Keep your defenses down - and choose a man that won't ever dream of attacking you...
Qualities of True Love - #7: See It From The Mirror...
The mirror of our relationship is always our partner. So when you are looking at yourself - and your relationship - from HIS point of view, you're going to be looking in the perfect mirror of your relationship. And you'll know exactly what to do.
Understand his experience...
The tricky part is that it's so difficult for most people to let go of their own point of view for another person's. We get so wrapped up in ourselves that we forget how the other person must feel.
And if OUR feelings are activated, watch out! It's going to shut out the other person completely.

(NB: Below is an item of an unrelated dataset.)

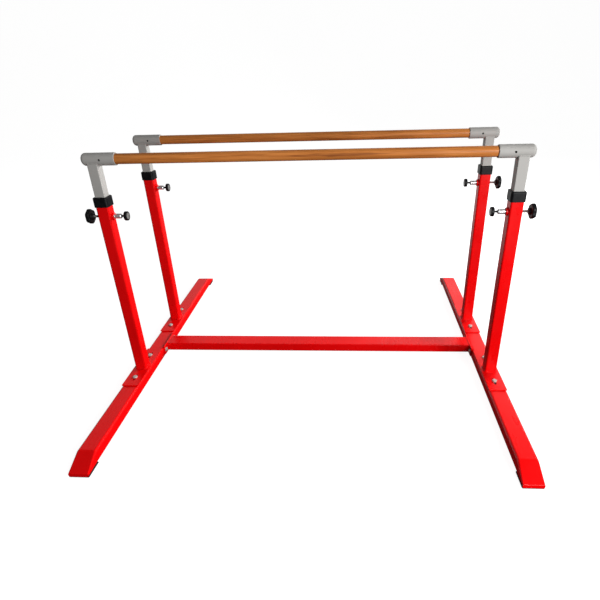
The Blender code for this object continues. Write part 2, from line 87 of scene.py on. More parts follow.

If you can keep your awareness open to what his intentions actually are, instead of what you need them to be, you'll stay connected to your relationship. You won't get lost in your own headspace.
AND he will respect you so much more for it!
So you have to do your best to keep your mirror clear when it comes to seeing your man. If you can really see things from his perspective, you'll know exactly where you stand with him.
You see, True Love doesn't just HAPPEN. You have to know what to look for, and how to grow it in the relationship you have.
VERY few women have ever started out in True Love, no matter how much that guy might have felt like your soulmate.
If you hope to have True Love just fall into your lap, you're at risk of taking the lazy person's approach to romance. And what happens is that the stars never align when you're sitting back and thinking you can just expect the cosmos to give you gifts for no reason.
You're not giving off the right energy to get the universe to work with you!
Remember, Love is a verb. It's an action you take, not a thing you possess...
And if you want to create the kind of fairy tale romance that is true to you, you must know how to read your man.
The mirror he holds up for you and your relationship is critical for you to see if you're going to be successful - and really get him to desire you in true love.